Blissful afternoon. A quick visit to Mrs. Aintree found the widow sitting up and looking cheerful. Rhona Tavish had put the widow’s arm in a sling and sat by her bed, darning stockings.
“Joe and Tommy ate beef roast in my tearoom for luncheon,” she said.
“Our surgeon paid him well for those sketches,” Rhona said. She looked so kindly at Olive and taught her worlds about marriage. “I like to see them together, father and son. Nothing changes here right now, except that we’re breathing a bit easier, Miss Grant.”
Anyone would , Olive thought, who is not teetering continually on ruin . She wished with all her heart that Douglas Bowden, Edgar’s “our surgeon,” knew what it was like to breathe easier.
All was equally well at the Hare and the Hound, with Brighid Dougall selling a fancy to a tall woman, all planes and angles. Brighid gestured her closer.
“Mrs. Fillion, this is the lady you have been inquiring about, Miss Olive Grant,” she said.
Olive curtsied, wondering where she had heard the name before. The unknown traveler took Olive’s hand in hers, to Olive’s surprise, but not her chagrin.
“Miss Grant, I was supposed to mail a box of sea shells from the Drake in Plymouth to a certain surgeon we know. My son reminded me that that I have not had a holiday since forever, and I am decidedly curious about what Douglas Bowden is doing. And so I am here.”
Ships pass in the night, Olive reminded herself. “He has mentioned you. We would let him tell you in person, but our surgeon has scarpered off back to Plymouth.”
Mrs. Fillion’s startled look was certain proof she was not a Scot.
This was not a lady to hide her light under a bushel.
“Well, take out me eyes, scrub them, and put them back in,” she exclaimed.
She took a close look at Olive. “He wrote me that he looks more at the brown one than the blue one. Miss Grant, what is this man up to?”
“How is it that you know about my eyes?” Olive asked, her guard down as she listened to words spoken in the soft burr of the West Country, so pleasing.

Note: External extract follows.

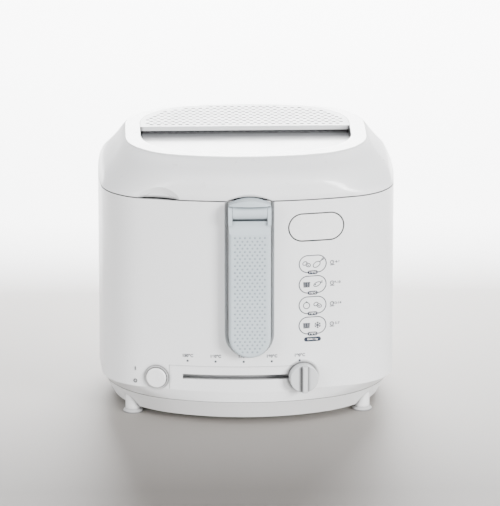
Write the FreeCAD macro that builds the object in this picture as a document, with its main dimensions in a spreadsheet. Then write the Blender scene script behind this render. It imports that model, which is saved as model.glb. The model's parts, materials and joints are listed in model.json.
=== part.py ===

“Miss Grant, he has written me all about you, and this village, and a sweet child named Flora, and … and …” She held up the little trinket she had just purchased and gave it a little shake. “… and Seven Seas Fancies. I have known that man for years, but not this man.”
Olive leaned closer. “Did he tell you about the man he struck with a stick and who thrashed him and gave him a black eye?”

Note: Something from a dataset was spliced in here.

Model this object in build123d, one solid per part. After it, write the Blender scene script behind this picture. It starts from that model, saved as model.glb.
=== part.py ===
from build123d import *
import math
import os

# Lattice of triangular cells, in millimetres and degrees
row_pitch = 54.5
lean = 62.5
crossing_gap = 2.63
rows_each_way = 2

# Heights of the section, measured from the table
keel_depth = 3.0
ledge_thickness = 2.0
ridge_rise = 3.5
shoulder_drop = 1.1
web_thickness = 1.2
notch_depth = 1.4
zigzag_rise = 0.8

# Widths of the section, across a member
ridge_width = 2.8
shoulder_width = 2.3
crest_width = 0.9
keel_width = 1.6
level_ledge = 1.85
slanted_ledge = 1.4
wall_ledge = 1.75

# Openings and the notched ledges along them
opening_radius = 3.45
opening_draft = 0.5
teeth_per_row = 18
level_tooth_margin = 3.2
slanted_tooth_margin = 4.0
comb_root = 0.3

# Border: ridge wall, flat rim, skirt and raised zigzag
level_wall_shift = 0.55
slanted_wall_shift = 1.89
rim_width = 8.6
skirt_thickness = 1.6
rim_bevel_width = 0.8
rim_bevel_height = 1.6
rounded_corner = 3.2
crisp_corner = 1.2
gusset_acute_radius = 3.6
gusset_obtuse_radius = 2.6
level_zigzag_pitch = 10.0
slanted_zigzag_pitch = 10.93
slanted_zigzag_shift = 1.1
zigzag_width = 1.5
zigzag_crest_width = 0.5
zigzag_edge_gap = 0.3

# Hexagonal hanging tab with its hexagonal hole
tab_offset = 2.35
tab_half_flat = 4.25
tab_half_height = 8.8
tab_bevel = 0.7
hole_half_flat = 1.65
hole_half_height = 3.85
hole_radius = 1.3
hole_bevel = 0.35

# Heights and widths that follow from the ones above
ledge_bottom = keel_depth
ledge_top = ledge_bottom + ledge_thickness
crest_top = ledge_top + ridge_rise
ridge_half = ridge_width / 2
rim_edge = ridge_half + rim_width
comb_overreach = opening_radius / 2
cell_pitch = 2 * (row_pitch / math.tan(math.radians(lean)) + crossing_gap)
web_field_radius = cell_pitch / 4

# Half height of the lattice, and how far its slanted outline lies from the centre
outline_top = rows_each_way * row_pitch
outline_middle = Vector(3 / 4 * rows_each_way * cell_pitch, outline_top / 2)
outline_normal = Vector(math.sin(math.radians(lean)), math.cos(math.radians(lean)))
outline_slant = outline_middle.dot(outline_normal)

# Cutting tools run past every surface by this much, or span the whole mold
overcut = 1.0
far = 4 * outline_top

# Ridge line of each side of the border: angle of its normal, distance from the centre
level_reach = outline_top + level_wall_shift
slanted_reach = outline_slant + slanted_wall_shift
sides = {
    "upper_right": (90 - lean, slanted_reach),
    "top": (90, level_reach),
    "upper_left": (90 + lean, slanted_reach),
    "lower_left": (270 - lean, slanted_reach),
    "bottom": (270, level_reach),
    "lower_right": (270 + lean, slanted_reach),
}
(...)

“He didn’t!” Mrs. Fillion put her hand to her mouth.
Mrs. Dougall leaned over the counter and gestured Olive closer. “You should take her to your tearoom and give her an earful.”

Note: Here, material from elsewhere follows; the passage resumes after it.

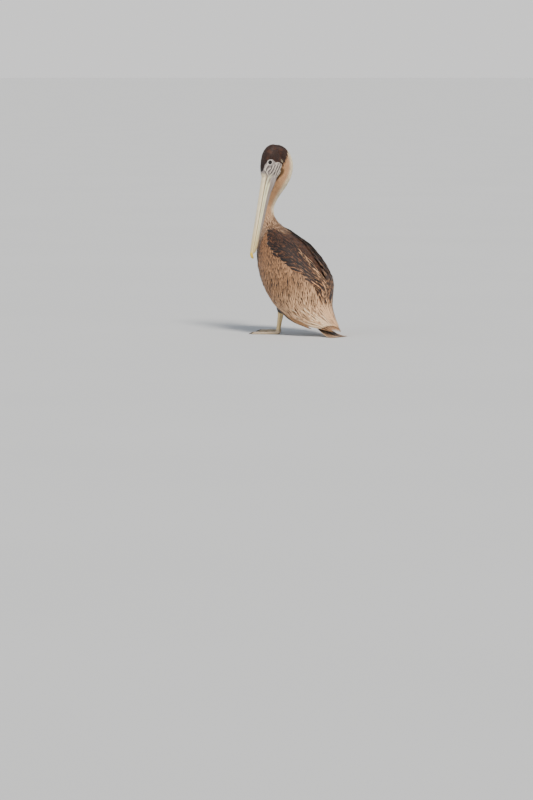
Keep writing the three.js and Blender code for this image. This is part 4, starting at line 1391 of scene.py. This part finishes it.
def make_bill():
    horn = horn_material("bill_horn", 0.42)
    pouch_skin = horn_material("pouch_skin", 0.6, relief=0.7)
    degrees = np.degrees

    def upper_carve(a, angle):
        run = ramp(a, 66, 84) * ramp(a, 356, 335)
        groove = 2.6 * band(degrees(angle), GROOVE_ANGLE, 7) * run
        flank = 1.1 * band(degrees(angle), 62, 16) * run
        return groove + flank + 0.12 * np.cos(a / 3.1 + 2 * np.sin(angle * 3))

    def upper_paint(a, angle):
        base = upper_bill_colours(a, angle)
        return base, base * 0.74

    def lower_carve(a, angle):
        side = np.abs(degrees(angle))
        return 0.8 * band(side, 92, 9) * ramp(a, 60, 90) + 0.1 * np.cos(a / 2.3)

    def lower_paint(a, angle):
        side = np.abs(degrees(angle))
        base = mix(BILL_GREY, BILL_CREAM * 0.9, ramp(side, 96, 66) * ramp(a, 76, 100))
        base = mix(base, shade(116, 106, 98), band(side, 92, 6) * 0.6)
        base = mix(base, BILL_TIP * 0.9, 0.6 * ramp(a, 240, 345))
        base = mix(base, FACE_SKIN, ramp(a, 92, 66))
        return base, base * 0.76

    def pouch_carve(a, angle):
        pleats = np.cos(9 * angle + 0.5 * np.sin(a / 17)) + 0.5 * np.cos(17 * angle + a / 23)
        return (0.35 * pleats + 0.35 * np.cos(a / 2.9 + 3 * np.sin(2 * angle))) * ramp(a, 322, 280) + 0.3

    def pouch_paint(a, angle):
        side = np.abs(degrees(angle))
        # Painted shade: the pouch is darker and browner on its side that faces the neck, and darker in the
        # cut-in grooves of its pleats.
        base = mix(shade(158, 150, 146), shade(120, 106, 92), ramp(side, 118, 170))
        base = mix(base, shade(104, 94, 88), 0.4 * ramp(np.cos(9 * angle + 0.5 * np.sin(a / 17)), 0.3, 1))
        base = mix(base, FACE_SKIN * 0.95, ramp(a, 96, 66))
        return base, base * 0.72

    def nail_paint(a, angle):
        base = mix(NAIL_TINT, NAIL_TIP, ramp(a, 360, 374)) + 0 * angle[..., None]
        return base, base * 0.85

    for name, slot, material, stations, size, carve, paint in (
        ("bill_upper", "bill_horn", horn, BILL_UPPER, (170, 96), upper_carve, upper_paint),
        ("bill_lower", "bill_horn", horn, BILL_LOWER, (170, 72), lower_carve, lower_paint),
        ("bill_pouch", "bare_skin", pouch_skin, POUCH, (190, 96), pouch_carve, pouch_paint),
        (
            "bill_nail", "bill_nail", horn_material("nail_horn", 0.3), NAIL, (40, 40),
            lambda a, angle: 0 * a, nail_paint,
        ),
    ):
        horn_piece(f"{name}_shape", slot, material, head_spine(stations), *size, carve, paint, name)


# ---------------------------------------------------------------- eyes


EYE_ROWS, EYE_ACROSS = 41, 64


def make_eyes():
    m = Paint("eye")
    rim = m.attribute("iris")
    fibres = m.noise(1.0, 3.0, vector=m.attribute("grain", "Vector"))
    iris = m.blend(fibres, tuple(shade(50, 34, 26)), tuple(shade(20, 13, 11)))
    tone = m.blend(m.step(rim, 0.42, 0.48), (0.002, 0.002, 0.002), iris)
    tone = m.blend(m.step(rim, 0.72, 0.86), tone, (0.004, 0.003, 0.003))
    m.finish(Base_Color=tone, Roughness=0.18, Specular_IOR_Level=0.25, Coat_Weight=0.35, Coat_Roughness=0.03)
    for name, side in SIDES.items():
        middle = on_head(EYE_AT * (1, side, 1))
        polar = np.linspace(0.02, np.pi - 0.02, EYE_ROWS)[:, None]
        turn = np.arange(EYE_ACROSS)[None] * 2 * np.pi / EYE_ACROSS
        bulge = 1 + 0.045 * np.exp(-((polar / 0.75) ** 2))
        ball = EYE_RADIUS * 0.985 * bulge
        flat, aside = ball * np.sin(polar), side * ball * np.cos(polar) + 0 * turn
        rings = np.stack([flat * np.cos(turn), aside, flat * np.sin(turn)], -1)
        verts, faces = tube(rings @ HEAD_AXES + middle)
        made = make_object(f"eyeball_{name}", verts, faces)
        whole = (EYE_ROWS, EYE_ACROSS)
        ends = lambda x, first, last: np.concatenate([np.broadcast_to(x, whole).ravel(), [first, last]])
        set_number(made.data, "iris", ends(np.minimum(np.sin(polar) + (polar > np.pi / 2), 1), 0, 1))
        grain = [ends(9 * np.cos(turn), 0, 0), ends(9 * np.sin(turn), 0, 0), ends(polar * 1.5, 0, 4)]
        set_vector(made.data, "grain", np.column_stack(grain))
        made.data.materials.append(m.material)
        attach(made, "root")
        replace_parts(made, f"eye_{name}")


# ---------------------------------------------------------------- legs and feet


def toe_way(side, angle):
    return np.array([-side * np.sin(np.radians(angle)), -np.cos(np.radians(angle)), 0])


def foot_turned(points, name):
    turn = np.radians(SIDES[name] * TOE_OUT)
    c, s = np.cos(turn), np.sin(turn)
    x, y, z = np.asarray(points, float).T
    return np.column_stack([x * c - y * s, x * s + y * c, z]) + ANKLES[name] * (1, 1, 0)


def turned_tube(rings, name):
    flat = foot_turned(rings.reshape(-1, 3), name)
    return tube(flat.reshape(rings.shape))


def toe_stations(side, angle, length, root, tip):
    way = toe_way(side, angle)
    stations = [(0, 6, 7.5, 7.5, 7.5, 8)]
    for share in np.linspace(0.14, 1, 13):
        size = mix(root, tip, share**0.8)
        knuckle = 1 + 0.13 * np.cos(2 * np.pi * (share * 3.5 + 0.1))
        x, y, _ = way * share * length
        stations.append((x, y, size * 0.82, size * 0.86 * knuckle, size * 0.84 * knuckle, size * 0.9))
    return stations


def web_rings(side, toe, following, rows=40, across=24):
    (angle, length, *_), (next_angle, next_length, *_) = toe, following
    first, last = toe_way(side, angle) * length, toe_way(side, next_angle) * next_length
    reach = 0.8 * min(length, next_length) + 0.06 * abs(length - next_length)
    bend = toe_way(side, (angle + next_angle) / 2) * reach
    w = np.linspace(0, 1, across)[:, None]
    edge = first * (1 - w) ** 2 + 2 * bend * w * (1 - w) + last * w**2
    rings = []
    for r in np.linspace(0.06, 0.985, rows):
        ripple = 0.35 * np.cos(2 * np.pi * (w * 5 + 0.3 * np.sin(9 * r))) * r * np.sin(np.pi * w)
        top = edge * r + (0, 0, 1) * (WEB_TOP - 0.8 + ripple + 1.6 * (1 - r))
        low = edge * r + (0, 0, -0.4)
        rings.append(np.vstack([top, low[::-1]]))
    return np.array(rings)


def leg_material():
    m = Paint("leg")
    cells = m.node("ShaderNodeTexVoronoi", {"Vector": m.place(), "Scale": 420.0}, feature="DISTANCE_TO_EDGE")
    scale = m.step(cells, 0.0, 0.22)
    patches = m.noise(70.0, 4.0)
    tone = m.blend(scale, tuple(shade(176, 156, 132)), m.attribute("tint", "Color"))
    tone = m.blend(m.math("MULTIPLY", patches, 0.2), tone, tuple(shade(160, 150, 132)))
    height = m.math("ADD", scale, m.math("MULTIPLY", m.noise(1300.0, 2.0), 0.3))
    return m.finish(Base_Color=tone, Normal=m.bump(height, 0.45, 0.3), Roughness=0.5, Specular_IOR_Level=0.4)


def make_leg(name, skin_paint, claw_paint):
    side, ankle, heel = SIDES[name], ANKLES[name], HEELS[name]
    parts, claws = [], []
    for toe in TOES:
        angle, length, *_ = toe
        parts.append(turned_tube(Spine(toe_stations(side, *toe), True).rings(60, 20), name))
        way = toe_way(side, angle)
        horn = [(*(way * (length + d))[:2], z, r, r, r) for d, z, r in
                ((-4, 3.0, 2.4), (1, 3.6, 2.5), (6, 3.2, 1.8), (10, 2.0, 1.1), (12.6, 1.0, 0.5))]
        claws.append(turned_tube(Spine(horn, True).rings(14, 14), name))
    for toe, following in zip(TOES, TOES[1:]):
        parts.append(turned_tube(web_rings(side, toe, following), name))
    root = [(0, 9, 6, 8, 8, 6), (0, 7, 12, 7, 8, 8), (0, 5, 22, 5.6, 7.6, 7.4)]
    parts.append(turned_tube(Spine(root, True).rings(12, 24), name))
    lean = heel - ankle
    at = lambda t: tuple(ankle + (0, 5, 0) + lean * t)
    bone = [
        (*at(0.02), 5.6, 7.6, 7.4), (*at(0.13), 5.2, 7.4, 7.2), (*at(0.35), 4.7, 7.1, 6.8),
        (*at(0.7), 4.8, 7.3, 7), (*at(0.92), 6.4, 8.7, 8.1), (*at(1.1), 6.0, 7.6, 7.6),
    ]
    parts.append(tube(Spine(bone, True).rings(50, 28)))
    leg = fused(f"leg_{name}", parts, 1.15, 3)
    points, normals = vertices_of(leg.data), normals_of(leg.data)
    z = points[:, 2]
    front = ramp(-normals[:, 1], 0.1, 0.7)
    scutes = np.abs(np.sin(np.pi * z / 4.6)) ** 0.5 * front * ramp(z, 20, 26)
    points = points + normals * (0.45 * (scutes - 0.5) * ramp(z, 20, 26))[:, None]
    low = points[:, 2] < 0.7
    points[:, 2] = np.where(low, 0.0, np.maximum(points[:, 2], 0))
    set_vertices(leg.data, points)
    thin = ramp(z, 5.5, 3.2)
    tint = mix(shade(172, 166, 154), shade(162, 158, 148), thin)
    # The shank's own pale tan, pushed brighter as painted light to make up for the body's shadow on it.
    tint = mix(tint, shade(255, 204, 162), ramp(z, 10, 26))
    set_colour(leg.data, "tint", tint * (1 + 0.1 * noise_at(points, 9.0)[:, None]))
    leg.data.materials.append(skin_paint)
    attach(leg, "root")
    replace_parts(leg, f"foot_{name}", f"shank_{name}")
    nails = make_object(f"claws_{name}", *joined(claws))
    nails.data.materials.append(claw_paint)
    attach(nails, "root")


def make_legs():
    claw = Paint("claw")
    streaks = claw.noise(300.0, 3.0)
    tone = claw.blend(streaks, tuple(shade(58, 50, 44)), tuple(shade(104, 92, 78)))
    claw.finish(Base_Color=tone, Roughness=0.35, Normal=claw.bump(streaks, 0.2, 0.2))
    paint = leg_material()
    for name in SIDES:
        make_leg(name, paint, claw.material)


make_bill()
make_eyes()
make_legs()


# ---------------------------------------------------------------- floor, light and camera

VIEW_AZIMUTH, VIEW_ELEVATION = np.radians(127), np.radians(3)
DISTANCE = 12.0
SCALE = 0.00375  # metres to a pixel of the 533 x 800 frame, at the bird
FOCAL_PIXELS = DISTANCE / SCALE
BIRD_MIDDLE = Vector((0, 0, 0.35))
FLOOR_RADIUS, LAMP_DISTANCE, SENSOR, FRAME_HEIGHT = 600, 5, 36.0, 800
FRAME_PLACE = (294.6 - 266.5, 400 - 241.3)  # where that point shows, right of and above the middle, in pixels
HORIZON, ZENITH = (0.99, 0.985, 0.98), (0.36, 0.40, 0.46)
# Far lights: azimuth, elevation and width in degrees, strength, colour.
LIGHTS = {"key": (150, 46, 16, 4.6, (1.0, 0.95, 0.87)), "fill": (70, 18, 50, 0.9, (0.94, 0.97, 1.0))}


def make_stage():
    bpy.ops.mesh.primitive_circle_add(vertices=96, radius=FLOOR_RADIUS, fill_type="NGON")
    floor = bpy.context.object
    floor.name = "floor"
    m = Paint("floor")
    tone = m.blend(m.noise(0.8, 2.0), (0.56, 0.565, 0.57), (0.60, 0.605, 0.61))
    floor.data.materials.append(m.finish(Base_Color=tone, Roughness=0.9, Specular_IOR_Level=0.1))
    world = bpy.data.worlds.new("studio")
    bpy.context.scene.world = world
    sky = Paint("sky", world)
    height = sky.node("ShaderNodeSeparateXYZ", {0: sky.node("ShaderNodeTexCoord")}, 2)
    sky.finish(Color=sky.blend(sky.step(height, 0.08, 0.5), HORIZON, ZENITH), Strength=1.0)


def direction(azimuth, elevation):
    """The unit vector that points from the bird towards an azimuth and an elevation, in radians."""
    flat = np.cos(elevation)
    return Vector((np.sin(azimuth) * flat, -np.cos(azimuth) * flat, np.sin(elevation)))


def add_light(name, azimuth, elevation, spread, strength, colour):
    """A far light as wide as a soft box: spread is its width in degrees."""
    light = bpy.data.lights.new(name, "SUN")
    light.angle, light.energy, light.color = np.radians(spread), strength, colour
    lamp = bpy.data.objects.new(name, light)
    bpy.context.scene.collection.objects.link(lamp)
    back = direction(np.radians(azimuth), np.radians(elevation))
    lamp.location = BIRD_MIDDLE + back * LAMP_DISTANCE
    lamp.rotation_mode = "QUATERNION"
    lamp.rotation_quaternion = back.to_track_quat("Z", "Y")


def make_camera():
    back = direction(VIEW_AZIMUTH, VIEW_ELEVATION)
    right = Vector((np.cos(VIEW_AZIMUTH), np.sin(VIEW_AZIMUTH), 0))
    up = back.cross(right)
    data = bpy.data.cameras.new("camera")
    data.sensor_width, data.lens = SENSOR, SENSOR * FOCAL_PIXELS / FRAME_HEIGHT
    data.clip_end = 2000
    camera = bpy.data.objects.new("camera", data)
    bpy.context.scene.collection.objects.link(camera)
    camera.location = BIRD_MIDDLE + back * DISTANCE
    target = BIRD_MIDDLE - (right * FRAME_PLACE[0] + up * FRAME_PLACE[1]) * SCALE
    camera.rotation_mode = "QUATERNION"
    camera.rotation_quaternion = (camera.location - target).to_track_quat("Z", "Y")
    bpy.context.scene.camera = camera


make_stage()
make_camera()
for light_name, light_values in LIGHTS.items():
    add_light(light_name, *light_values)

“P’raps I should,” Olive said, curious to know what else Douglas Bowden had told this woman about her.
And why should she seem so surprised about the man of action that everyone in Edgar knew?
“Mrs. Fillion, may I offer you tea? My tearoom has turned into a factory for Seven Seas Fancy production, so you can meet Flora MacLeod and her confederates.”
She carried the box of seashells for Mrs. Fillion, who walked beside her with a traveling satchel to Olive’s tearoom, where Maeve was ready with green tea and biscuits.
“You’ll stay here too,” Olive said. “I don’t rent my rooms above, but I know it is quieter than the Hare and Hound. You will be my guest.”
Mrs. Fillion’s eyes were on the three little girls who had created workstations as soon as the luncheon eaters finished. They had looked up when Olive and Mrs. Fillion entered the tearoom. A quick glance satisfied them and they returned to aligning and threading the shells.
“Nonetheless, I will pay you,” Mrs. Fillion said, in a voice that brooked no disagreement. “You can call it my contribution to the drink and victual fund. Aye, miss, Douglas wrote me about that, too.”
Mrs. Fillion touched Olive’s hand. “I was wondering what he would find in Scotland.”
“He hasn’t found it yet,” Olive told her with a shake of her head.
“I rather think he has,” the woman replied. “Up these stairs?”